Chapter 3: Methodology

3.1 Research Design
A mixed-methods approach was employed,
combining quantitative surveys (n=500)
with qualitative interviews (n=25).

3.2 Data Collection
Primary data was collected between
January and June 2025 using stratified
random sampling across 12 regions.

Output TeX file (thesis_chapter3.tex):

\documentclass{article}
\usepackage[utf8]{inputenc}
\usepackage[T1]{fontenc}
\begin{document}
\section{Methodology}
\subsection{Research Design}
A mixed-methods approach was employed,
combining quantitative surveys (n=500)
with qualitative interviews (n=25).
\subsection{Data Collection}
Primary data was collected between
January and June 2025 using stratified
random sampling across 12 regions.
\end{document}

Example 3: Converting a PDF Technical Specification

Input PDF file (api_specification.pdf):

API SPECIFICATION v2.0

Authentication
All API requests require a Bearer token
in the Authorization header.

Rate Limits
- Standard tier: 100 requests/minute
- Premium tier: 1000 requests/minute

Endpoints
GET /api/v2/users
POST /api/v2/users
PUT /api/v2/users/{id}

Output TeX file (api_specification.tex):

\documentclass{article}
\usepackage[utf8]{inputenc}
\usepackage[T1]{fontenc}
\begin{document}
\section{API SPECIFICATION v2.0}
\subsection{Authentication}
All API requests require a Bearer token
in the Authorization header.
\subsection{Rate Limits}
\begin{itemize}
\item Standard tier: 100 requests/minute
\item Premium tier: 1000 requests/minute
\end{itemize}
\subsection{Endpoints}
GET /api/v2/users \\
POST /api/v2/users \\
PUT /api/v2/users/\{id\}
\end{document}

Frequently Asked Questions (FAQ)

Q: Will mathematical equations in the PDF be converted to LaTeX notation?

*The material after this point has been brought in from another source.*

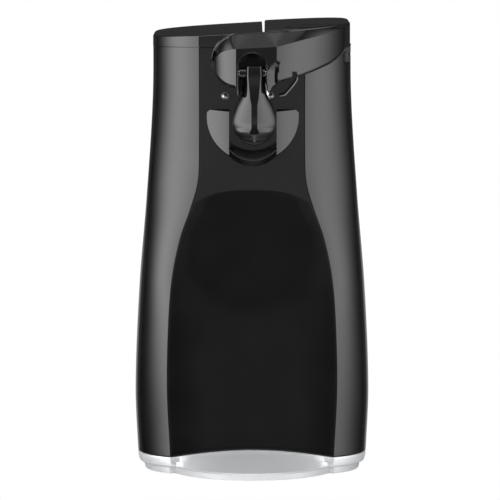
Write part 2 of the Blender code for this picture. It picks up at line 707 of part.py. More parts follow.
LAYERS = ((-18.3, -13.6), (-12.8, -8.8), (-8.0, -4.0))  # y of the three pairs of gears
GEARBOX_POSTS = ((-24.0, 206.0), (27.0, 206.0), (-27.0, 122.0), (27.0, 122.0))
SECOND = toward(DRIVE, (OUTPUT_TEETH + SECOND_PINION) / 2 + MESH_GAP, SECOND_DIRECTION)
FIRST = toward(SECOND, (SECOND_TEETH + FIRST_PINION) / 2 + MESH_GAP, FIRST_DIRECTION)
ROTOR = toward(FIRST, (FIRST_TEETH + ROTOR_PINION) / 2 + MESH_GAP, ROTOR_DIRECTION)


def compound_gear(name, place, big, big_y, big_direction, small, small_y, small_direction, bore):
    """Two gears moulded as one; the small one is joined to the big one's face."""
    wheel = prism(name, gear_outline(place, big, big_direction, True), *big_y, "nylon", "Y",
                  (place[0], big_y[0], place[1]))
    low, high = min(small_y[0], big_y[0] + 0.5), max(small_y[1], big_y[0] + 0.5)
    pinion = prism(name + "_pinion", gear_outline(place, small, small_direction, False), low, high)
    unite(wheel, pinion)
    cut(wheel, turned(name + "_bore", [(small_y[0] - 5, bore), (big_y[1] + 5, bore)], place, None, 14))
    return wheel


def drive_train():
    gear("drive_wheel", DRIVE, (-43.8, -40.2), 14, 90.0, False, 4.35, "steel")
    turned("drive_wheel_nut", [(-46.4, 3.8), (-44.7, 3.8)], DRIVE, "zinc_plate", 6, bore=2.3)
    profile = [(-46.0, 2.0), (-44.4, 2.0), (-44.4, 4.0), (-3.8, 4.0), (-3.8, 2.5), (-0.8, 2.5)]
    turned("drive_shaft", profile, DRIVE, "steel", 18)
    turned("drive_bushing", [(-39.6, 9.0), (-38.4, 9.0), (-38.4, 7.1), (-22.0, 7.1)], DRIVE, "bronze", 20, bore=4.35)
    gear("output_gear", DRIVE, LAYERS[0], OUTPUT_TEETH, SECOND_DIRECTION, True, 4.35)
    compound_gear("second_gear", SECOND, SECOND_TEETH, LAYERS[1], FIRST_DIRECTION, SECOND_PINION, LAYERS[0],
                  SECOND_DIRECTION + 180, 2.35)
    compound_gear("first_gear", FIRST, FIRST_TEETH, LAYERS[2], ROTOR_DIRECTION, FIRST_PINION, LAYERS[1],
                  FIRST_DIRECTION + 180, 2.35)
    gear("motor_pinion", ROTOR, LAYERS[2], ROTOR_PINION, ROTOR_DIRECTION + 180, False, 2.75, "steel")
    for name, place in (("second_gear_axle", SECOND), ("first_gear_axle", FIRST)):
        turned(name, [(PLATE_FRONT_Y - 0.4, 2.0), (PLATE_REAR_Y + PLATE_T + 0.4, 2.0)], place, "steel", 14)


def gearbox():
    outline = [(-30, 114), (31, 114), (31, 213), (-30, 213)]
    for name, y in (("gearbox_front_plate", PLATE_FRONT_Y), ("gearbox_rear_plate", PLATE_REAR_Y)):
        plate = prism(name, outline, y, y + PLATE_T, "zinc_plate")
        for label, place, radius in (("drive", DRIVE, 4.4), ("second", SECOND, 2.35), ("first", FIRST, 2.35),
                                     ("rotor", ROTOR, 6.5)):
            cut(plate, turned(f"{name}_{label}_hole", [(y - 4, radius), (y + 6, radius)], place, None, 14))
    for i, (x, z) in enumerate(GEARBOX_POSTS):
        turned(f"gearbox_post_{i + 1}", [(PLATE_FRONT_Y + PLATE_T + GAP, 3.2), (PLATE_REAR_Y - GAP, 3.2)], (x, z),
               "steel", 12)


def motor():
    x, z = ROTOR
    core = block("stator_core", (x - 22, x + 40), STATOR_Y, (z - 22, z + 22), "steel")
    cut(core, turned("rotor_space", [(5, ROTOR_R + 0.6), (40, ROTOR_R + 0.6)], ROTOR, None, 28))
    cut(core, block("coil_window", (x + 18.5, x + 27), (5, 40), (z - 13, z + 13)))
    coil = block("field_coil", (x + 19.2, x + 44.5), (6, 38), (z - 12.4, z + 12.4), "copper")
    cut(coil, block("coil_inside", (x + 26.6, x + 40.4), (11.6, 32.4), (z - 20, z + 20)))
    profile = [(-9.0, MOTOR_SHAFT_R), (11.9, MOTOR_SHAFT_R), (11.9, ROTOR_R), (32.1, ROTOR_R), (32.1, MOTOR_SHAFT_R),
               (47.0, MOTOR_SHAFT_R)]
    turned("rotor", profile, ROTOR, "steel", 24)
    for name, y in (("motor_bracket_front", (4.0, 8.0)), ("motor_bracket_rear", (36.0, 40.0))):
        left = block(name, (x - 21, x + 17), y, (z - 6, z + 6), "zinc_plate")
        cut(left, turned(name + "_hole", [(y[0] - 3, 5.0), (y[1] + 3, 5.0)], ROTOR, None, 16))
        turned(name.replace("bracket", "bush"), [(y[0] - 0.2, 4.7), (y[1] + 0.2, 4.7)], ROTOR, "bronze", 16, bore=2.7)
    for i, side in enumerate((-18.0, 14.6)):
        turned(f"motor_spacer_{i + 1}", [(8.3, 2.4), (11.7, 2.4)], (x + side, z), "steel", 10)
    fan = turned("cooling_fan", [(41.2, 6.0), (46.4, 6.0)], ROTOR, "nylon", 18, bore=2.7)
    for i in range(6):
        angle = math.pi * i / 3
        along, across = Vector((math.cos(angle), math.sin(angle))), Vector((-math.sin(angle), math.cos(angle)))
        corners = [along * r + across * s for r, s in ((4.6, -0.7), (18.0, -0.7), (18.0, 0.7), (4.6, 0.7))]
        unite(fan, prism(f"fan_blade_{i + 1}", [(x + c.x, z + c.y) for c in corners], 41.6, 46.0))


# ---------------------------------------------------------------- switch, sharpener, fasteners

def switch():
    x, y = PLUNGER
    body = block("power_switch", (x - 10, x + 10), (y - 5, y + 5), (201, 216), "black_matte")
    cut(body, turned("switch_well", [(209, 2.6), (230, 2.6)], PLUNGER, None, 14, axis="Z"))
    top = top_plane(x, y, -1.8) - 0.2
    profile = [(210.8, 2.2), (217.5, 2.2), (217.5, 3.0), (top - 0.6, 3.0), (top, 2.4)]
    turned("switch_plunger", profile, PLUNGER, "nylon", 14, axis="Z")


def sharpener():
    outline = [(48.5, -20.5), (49.2, -20.5), (52.2, -11.0), (52.2, -4.4), (48.5, -4.4)]
    guide = prism("sharpener_guide", outline, 217.4, 225.3, "black_matte", axis="Z")
    groove = [(50.2, 221.2), (60.0, 218.8), (60.0, 224.0), (50.2, 221.8)]
    cut(guide, prism("knife_groove", groove, -40.0, 10.0))
    cut(guide, block("stone_seat", (48.0, 50.9), (-14.3, -9.7), (219.3, 223.7)))
    block("sharpening_stone", (48.9, 50.6), (-14.0, -10.0), (219.6, 223.4), "stone")


def fasteners():
    for i, (x, z) in enumerate(REAR_SCREWS):
        seat = rear_surface(x, z) - SCREW_DEPTH + 0.1
        profile = [(seat - 14.0, 1.8), (seat, 1.8), (seat, 3.4), (seat + 0.8, 3.0)]
        turned(f"housing_screw_{i + 1}", profile, (x, z), "zinc_plate", 12)
    inside = rear_surface(*CORD_INLET) - WALL - 2 * GAP
    profile = [(inside - 1.8, 8.0), (inside, 8.6), (inside, 6.6), (58.4, 6.6), (58.4, 5.4)]
    turned("cord_grommet", profile, CORD_INLET, "rubber", 20, bore=3.6)


def build():
    clear_scene()
    front_housing()
    rear_housing()
    top_cap()
    base_shell()
    base_plate()
    for index in range(len(FEET)):
        rubber_foot(index)
    piercing_lever()
    magnet_arm()
    lever_parts()
    can_guide_plate()
    drive_train()
    gearbox()
    motor()
    switch()
    sharpener()
    fasteners()


build()
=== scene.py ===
"""Looks of the electric can opener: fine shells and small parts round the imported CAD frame.

Sizes are millimetres in the helpers and are turned into metres when a mesh is made.
The front faces -Y, +Z is up, and the origin is on the table under the middle of the body.
"""
import json
import math

import bmesh
import bpy
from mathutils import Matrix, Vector

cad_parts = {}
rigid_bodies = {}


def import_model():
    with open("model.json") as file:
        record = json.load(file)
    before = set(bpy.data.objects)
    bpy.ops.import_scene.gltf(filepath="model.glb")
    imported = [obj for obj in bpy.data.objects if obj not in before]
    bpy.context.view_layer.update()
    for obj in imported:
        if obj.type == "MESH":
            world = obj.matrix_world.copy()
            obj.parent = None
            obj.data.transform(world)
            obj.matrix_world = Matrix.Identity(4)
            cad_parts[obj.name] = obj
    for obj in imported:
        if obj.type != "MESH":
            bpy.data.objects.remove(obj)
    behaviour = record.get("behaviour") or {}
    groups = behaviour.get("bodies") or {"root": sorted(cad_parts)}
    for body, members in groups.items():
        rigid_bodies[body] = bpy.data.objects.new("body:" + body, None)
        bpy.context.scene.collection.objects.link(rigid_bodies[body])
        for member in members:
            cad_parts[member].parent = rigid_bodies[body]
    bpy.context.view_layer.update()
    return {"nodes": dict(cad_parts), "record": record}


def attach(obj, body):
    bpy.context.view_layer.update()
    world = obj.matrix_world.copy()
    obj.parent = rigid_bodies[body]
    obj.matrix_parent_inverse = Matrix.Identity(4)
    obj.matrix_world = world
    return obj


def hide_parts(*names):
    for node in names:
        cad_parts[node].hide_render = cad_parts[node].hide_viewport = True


MM = 0.001
GAP = 0.3
WALL = 2.4

# Body shell, the same curves as the CAD model
BASE_SEAM, BASE_SEAM_ARCH, CAP_SEAM = 10.25, 2.4, 225.6
TOP_HEIGHT, TOP_RISE_X, TOP_RISE_Y = 235.1, 0.056, 0.045
PANEL_Y, WIDE_Y, SPLIT_Y = -38.0, -8.0, 14.0
COLUMN_SLOPE = math.tan(math.radians(25.0))
REAR_ROUNDING = 0.72
HALF_WIDTH = ((0, 60.3), (12, 61.1), (45, 62.3), (99, 60.0), (147, 56.0), (200, 52.6), (245, 52.4))
CREASE_X = ((0, 42.4), (45, 44.2), (80, 43.5), (105, 41.5), (126, 37.2), (141, 32.0), (155, 28.0),
            (170, 27.2), (245, 27.2))
BACK_Y = ((0, 58.4), (120, 56.0), (245, 49.0))
SCOOP_TOP, SCOOP_DROP, SCOOP_HALF, SCOOP_LENGTH, SCOOP_DEPTH = 151.0, 6.0, 28.0, 85.0, 9.5
TONGUE_Y, TONGUE_R, TONGUE_HALF = -58.0, 42.0, 41.0

# Raised can rest round the drive wheel
BOSS_X, BOSS_Z, BOSS_R, BOSS_CHORD = 0.4, 189.5, 24.0, 193.5
CHANNEL_HALF = 12.35
LEDGE_Y, LEDGE_R, LEDGE_BOTTOM, LEDGE_LIFT = -45.4, 16.8, 163.5, 3.6
GROOVE_R, GROOVE_LIP = 18.0, 168.4

# Lever and mechanism
PIVOT, LEVER_END_R, LEVER_PROUD = (-9.0, 219.0), 12.0, 0.7
LEVER_PLATE, LEVER_INSET, SLOT_X = 2.0, 0.7, (5.5, 6.9)
LEVER_FRONT, LEVER_CREASE_X, SKIRT_BOTTOM, SKIRT_LEFT = -58.0, 12.5, 227.1, 18.5
ARM_X, ARM_HINGE, CUTTER, CUTTER_R = 1.2, (-53.0, 213.0), (2.0, 204.2), 7.1
DRIVE = (1.2, 191.0)
GUIDE_PINS = {"guide_pin_left": (-14.2, 200.2), "guide_pin_right": (9.4, 200.4)}
REAR_SCREWS = ((-26.0, 30.0), (26.0, 30.0), (-24.0, 200.0), (24.0, 200.0))
SCREW_DEPTH, CORD_INLET = 1.5, (0.0, 26.0)
FEET = ((-36.0, -20.0), (36.0, -20.0), (-34.0, 40.0), (34.0, 40.0))
LEVER_UNDERSIDE = ((-9.0, 204.9), (-8.2, 203.4), (-7.6, 201.2), (6.4, 201.2), (7.2, 202.8), (9.4, 202.8),
                   (10.4, 205.0), (14.8, 208.6), (25.7, 211.2), (33.1, 213.8), (40.5, 217.0), (46.3, 221.0),
                   (50.0, 225.0), (52.0, 227.0))
FLANGE_Y = -44.4  # front of the thin flange round the lever's left end
LEVER_LEAN, LEVER_LOW_Z = 0.06, 203.0  # the front leans back this much per millimetre above this height
LEVER_ROUND_X, LEVER_RIGHT_X = -8.3, 52.0  # where the rounded left end starts, and the right end
LEVER_SHOULDER = ((-21.0, 5.0), (-8.8, 7.6), (12.5, 7.8), (27.4, 5.3), (39.9, 3.7), (48.0, 1.8), (52.0, 1.0))
LEVER_CREASE = ((213.0, 7.4), (215.0, 8.2), (219.2, 12.5))  # height and x of the front's right crease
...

A: The converter extracts the text content of equations as they appear in the PDF. Simple inline mathematical expressions may be preserved, but complex display equations, matrices, and advanced mathematical notation typically require manual conversion to proper LaTeX math mode syntax. The converted text provides a solid starting point, and you can add LaTeX math commands like \frac{}{}, \int, \sum, and equation environments manually for precise mathematical typesetting.

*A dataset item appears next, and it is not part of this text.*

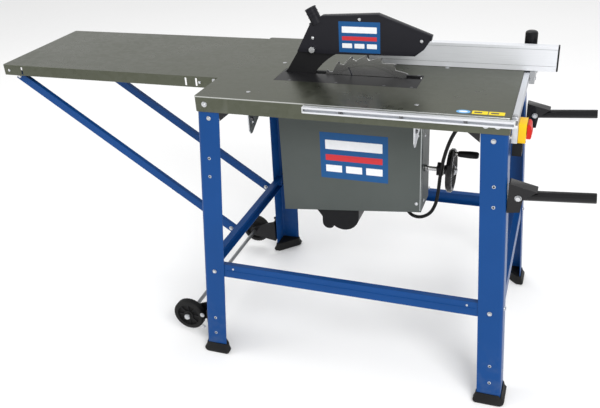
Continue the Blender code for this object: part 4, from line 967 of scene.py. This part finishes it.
# The riving knife and the blade guard: a black coated steel plate that follows the blade, and a narrow
# pressed hood clamped to it. The hood's two halves are screwed together under a raised top lip.
hood_black = coated("hood_black_coat", (0.006, 0.006, 0.009), (0.015, 0.015, 0.020), 0.28, 200.0, 0.00006,
                    Coat_Weight=0.08)
finish_node("riving_knife", satin_black)
finish_node("guard_hood", hood_black)
finish_node("guard_clamp_bolt", zinc)
hood_near_y, hood_far_y = -0.051, -0.035
hood_screws = []
for x, z in ((-0.143, 0.900), (-0.013, 0.953), (0.150, 0.902)):
    hood_screws.append(((middle_x + x, hood_near_y, z), NEAR))
    hood_screws.append(((middle_x + x, hood_far_y, z), FAR))
fasten("guard_hood_screws", hood_screws, zinc, "guard", 0.0034, 0.0022, 18, 1.25)
lip_line = [(-0.150, 0.936), (-0.114, 0.958), (0.036, 0.966), (0.176, 0.914), (0.172, 0.904)]
lip_width, lip_height = hood_far_y - hood_near_y + 0.003, 0.0026
lip_section = [(-1, -0.0030), (-1, lip_height * 0.6), (-0.8, lip_height), (0.8, lip_height),
               (1, lip_height * 0.6), (1, -0.0030)]
lip = bmesh.new()
rows = []
for i, (x, z) in enumerate(lip_line):
    before, after = lip_line[max(i - 1, 0)], lip_line[min(i + 1, len(lip_line) - 1)]
    way = Vector((after[0] - before[0], 0.0, after[1] - before[1])).normalized()
    out = Vector((-way.z, 0.0, way.x))
    base = Vector((middle_x + x, (hood_near_y + hood_far_y) / 2, z))
    row = [base + Vector((0.0, side * lip_width / 2, 0.0)) + out * rise for side, rise in lip_section]
    rows.append([lip.verts.new(point) for point in row])
for low, high in zip(rows, rows[1:]):
    for i in range(len(lip_section)):
        j = (i + 1) % len(lip_section)
        lip.faces.new((low[i], low[j], high[j], high[i]))
lip.faces.new(rows[0][::-1])
lip.faces.new(rows[-1])
piece("guard_hood_lip", from_shape("lip", lip), hood_black, "guard")
port_at, port_way = Vector((middle_x - 0.1330, -0.043, 0.9440)), Vector((-0.43, 0.0, 0.90)).normalized()
collar = [(0.0151, 0.0), (0.0162, 0.0006), (0.0162, 0.0020), (0.0151, 0.0026)]
for number, along in enumerate((0.014, 0.024, 0.0345)):
    ring = turned(collar, 36, closed=False)
    bmesh.ops.transform(ring, matrix=facing(port_at + port_way * along, port_way), verts=ring.verts)
    piece(f"dust_spigot_ring_{number + 1}", from_shape("ring", ring), hood_black, "guard")
panel("hood_panel", (middle_x - 0.014, hood_near_y, 0.906), NEAR, 0.112, 0.082, "guard")

# The hand drive and the locks: a dished black handwheel on a plain shaft with a turning grip, a star
# knob that locks the shaft and another that clamps the tilt.
finish_node("handwheel", gloss_black)
grip_black = moulded("grip_black", (0.005, 0.005, 0.006), (0.012, 0.012, 0.013), 0.24)
for node in ("crank_grip", "shaft_lock_knob", "tilt_lock_knob", "fence_clamp_knob"):
    finish_node(node, grip_black)
wheel_low, wheel_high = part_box("handwheel")
wheel_at = (wheel_low + wheel_high) / 2
hub_face = (wheel_high.x + 0.0010, wheel_at.y, wheel_at.z)
fasten("handwheel_nut", [(hub_face, OPERATOR)], zinc, "handwheel", 0.0075, 0.0060)
grip_low, grip_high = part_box("crank_grip")
grip_at = (grip_low + grip_high) / 2
ring_of_blocks("crank_grip_ribs", 12, 0.0092, (0.036, 0.0016, 0.0016),
               facing((grip_at.x + 0.002, grip_at.y, grip_at.z), OPERATOR), grip_black, "crank_grip")
low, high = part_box("tilt_lock_knob")
knob_face = (high.x, (low.y + high.y) / 2, (low.z + high.z) / 2)
fasten("tilt_lock_cap", [(knob_face, OPERATOR)], zinc, "tilt_lock", 0.0045, 0.0012, 20, 1.2)

# The rip fence: a tall hollow aluminium extrusion, brushed bright, clamped to a grey carrier that
# slides on the end rail. A black moulded cap closes its outer end and a tall knob clamps it.
fence_metal = extruded("fence_aluminium", "X", 0.35, 0.42)
groove_grey = plated("groove_shade", (0.26, 0.27, 0.28), (0.38, 0.39, 0.40), 0.40)
finish_node("fence_profile", fence_metal)
carrier_grey = coated("carrier_silver", (0.34, 0.35, 0.36), (0.46, 0.47, 0.48), 0.36, Metallic=0.6)
finish_node("fence_carrier", carrier_grey)
fence_low, fence_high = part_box("fence_profile")
fence_mid = (fence_low + fence_high) / 2
fence_cap = rounded(fence_high.y - fence_low.y + 0.0010, fence_high.z - fence_low.z + 0.0006, 0.0030)
for name, x, side in (("outer", fence_high.x, 1), ("inner", fence_low.x, -1)):
    place = facing((x - side * 0.0002, fence_mid.y, fence_mid.z + 0.0003), (side, 0, 0), (0, 1, 0))
    piece(f"fence_end_cap_{name}", from_shape("cap", raised(fence_cap, place, 0.0040, 0.0012)), black_plastic,
          "fence")
for name, z, tall in (("upper", fence_high.z - 0.0080, 0.0008), ("lower", fence_low.z + 0.0140, 0.0007)):
    groove = rounded(fence_high.x - fence_low.x - 0.002, tall, 0.0004, 2)
    place = facing((fence_mid.x, fence_low.y - 0.00002, z), NEAR)
    piece(f"fence_groove_{name}", from_shape("groove", raised(groove, place, 0.0001)), groove_grey,
          "fence")
low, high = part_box("fence_carrier")
screw_in = 0.012
carrier_screws = [((high.x, y, low.z + screw_in), OPERATOR) for y in (low.y + screw_in, high.y - screw_in)]
fasten("fence_carrier_screws", carrier_screws, zinc, "fence_carriage", 0.0042, 0.0030)
low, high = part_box("fence_clamp_knob")
knob_at = (low + high) / 2
ring_of_blocks("fence_knob_ribs", 20, 0.0152, (0.030, 0.0022, 0.0020),
               facing((knob_at.x, knob_at.y, high.z - 0.020), UP), grip_black, "fence_clamp")

# The switch: a yellow box on a zinc bracket with a red stop flap over its green start button, and a
# black inlet for the mains lead below it with three brass pins.
yellow_plastic = moulded("yellow_plastic", (0.78, 0.44, 0.01), (0.90, 0.55, 0.02), 0.28)
red_plastic = moulded("red_plastic", (0.46, 0.012, 0.008), (0.58, 0.025, 0.015), 0.26)
green_plastic = moulded("green_plastic", (0.01, 0.22, 0.05), (0.02, 0.32, 0.08), 0.28)
finish_node("switch_housing", yellow_plastic)
finish_node("stop_flap", red_plastic)
finish_node("start_button", green_plastic)
finish_node("switch_bracket", zinc)
finish_node("mains_inlet", black_plastic)
low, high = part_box("switch_housing")
screw_in = 0.0045
switch_screws = [((high.x, y, low.z + screw_in), OPERATOR) for y in (low.y + screw_in, high.y - screw_in)]
fasten("switch_screws", switch_screws, dark_steel, "frame", 0.0022, 0.0008, 16, 1.15)
flap_low, flap_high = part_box("stop_flap")
flap_face = Vector((flap_high.x - 0.0024, (flap_low.y + flap_high.y) / 2, flap_low.z))
rib = rounded(0.026, 0.0016, 0.0007, 2)
for number, z in enumerate((0.010, 0.014, 0.018)):
    place = facing(flap_face + Vector((0.0, 0.0, z)), OPERATOR, FAR)
    piece(f"stop_flap_rib_{number + 1}", from_shape("rib", raised(rib, place, 0.0032, 0.0004)), red_plastic,
          "stop_flap")
inlet_low, inlet_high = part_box("mains_inlet")
brass = plated("brass", (0.50, 0.36, 0.12), (0.72, 0.54, 0.22), 0.26)
inlet_mid = (inlet_low + inlet_high) / 2
pin_base = Vector((inlet_low.x + 0.0090, inlet_mid.y, inlet_mid.z - 0.001))
pin_offsets = [(-0.005, 0.003), (0.005, 0.003), (0.0, -0.005)]
pins = [(tuple(pin_base + Vector((0.0, y, z))), OPERATOR) for y, z in pin_offsets]
fasten("mains_inlet_pins", pins, brass, "frame", 0.0016, 0.0105, 16, 1.0)

# The carrying handles: gloss black steel tube that folds down in a forked bracket, with a plug in its
# end and a zinc bolt through the fork.
handle_black = coated("handle_black_coat", (0.003, 0.003, 0.0035), (0.006, 0.006, 0.007), 0.14,
                      Coat_Weight=0.3)
for node in ("handle_tube_near", "handle_tube_far"):
    finish_node(node, handle_black)
handle_pivot = Vector((middle_x + 0.431, 0.2665, 0.605))
handle_rise, handle_reach = math.radians(4.0), 0.170
for side, name in ((-1, "near"), (1, "far")):
    pivot = Vector((handle_pivot.x, side * handle_pivot.y, handle_pivot.z))
    way = Vector((math.cos(handle_rise), 0.0, math.sin(handle_rise)))
    plug = rounded(0.0240, 0.0240, 0.01195, 8)
    place = facing(pivot + way * (handle_reach - 0.0020), way, (0, 1, 0))
    piece(f"handle_plug_{name}", from_shape("plug", raised(plug, place, 0.0040, 0.0016)), rubber,
          f"handle_{name}")
    low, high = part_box(f"handle_tube_{name}")
    heads = [((pivot.x, low.y + 0.0052, pivot.z), NEAR), ((pivot.x, high.y - 0.0052, pivot.z), FAR)]
    fasten(f"handle_bolt_heads_{name}", heads, zinc, f"handle_{name}", 0.0072, 0.0056, 6, 1.15)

Q: Which LaTeX engine should I use to compile the output?

A: The generated .tex file is compatible with all major LaTeX engines. We recommend pdflatex for standard documents, xelatex if you need advanced Unicode support and system fonts, or lualatex for the most modern features. All three engines are included in TeX Live and MiKTeX distributions. Overleaf also supports all three engines through its online editor.

Q: Are special LaTeX characters properly escaped?

A: Yes, the converter automatically escapes all characters that have special meaning in LaTeX, including & (ampersand), % (percent), $ (dollar sign), # (hash), _ (underscore), { } (braces), ~ (tilde), and ^ (caret). This prevents compilation errors and ensures the text content is accurately represented in the output. Backslashes in the original text are also properly handled.

Q: Can I upload the converted file directly to Overleaf?

A: Yes, the generated .tex file can be uploaded directly to Overleaf as a new project. Simply create a new project in Overleaf, upload the .tex file, and compile. The file uses standard LaTeX2e syntax with the article document class and UTF-8 encoding, which Overleaf supports out of the box. You can then add packages, modify the document class, and collaborate with co-authors in real time.

Q: How is the document structured in the TeX output?

A: The converter creates a complete LaTeX document with \documentclass{article}, required package imports (\usepackage[utf8]{inputenc}), and the \begin{document}...\end{document} environment. Each page of the PDF is structured as a \section{} with the text content organized into paragraphs. The output is immediately compilable and can be customized by changing the document class, adding packages, or restructuring the sections.

Q: Can I convert the TeX back to PDF after editing?

A: Absolutely, and that is the primary workflow for LaTeX. After editing the .tex file, compile it with pdflatex (or xelatex/lualatex) to produce a publication-quality PDF. The compiled output will have superior typography compared to the original PDF, with proper hyphenation, kerning, ligatures, and paragraph justification that LaTeX handles automatically. This round-trip workflow (PDF to TeX, edit, compile back to PDF) is common in academic publishing.

Q: What document classes and packages are included in the output?

A: The default output uses the standard article document class with inputenc (UTF-8) and fontenc (T1) packages. You can easily change this to other classes like report, book, memoir, or specific journal classes like IEEEtran, revtex, or acmart. Additional LaTeX packages for mathematics (amsmath, amssymb), graphics (graphicx), hyperlinks (hyperref), or code listings (listings) can be added to the preamble as needed.

Q: Is there support for tables and figures in the conversion?

A: The converter extracts text content from tables in the PDF, but the tabular structure may need to be manually formatted using LaTeX table environments (\begin{tabular}, \begin{table}). Figures and images from the PDF are not embedded in the TeX file directly; you would need to save them as separate image files and include them using \includegraphics{}. The text captions and references for tables and figures are preserved in the conversion.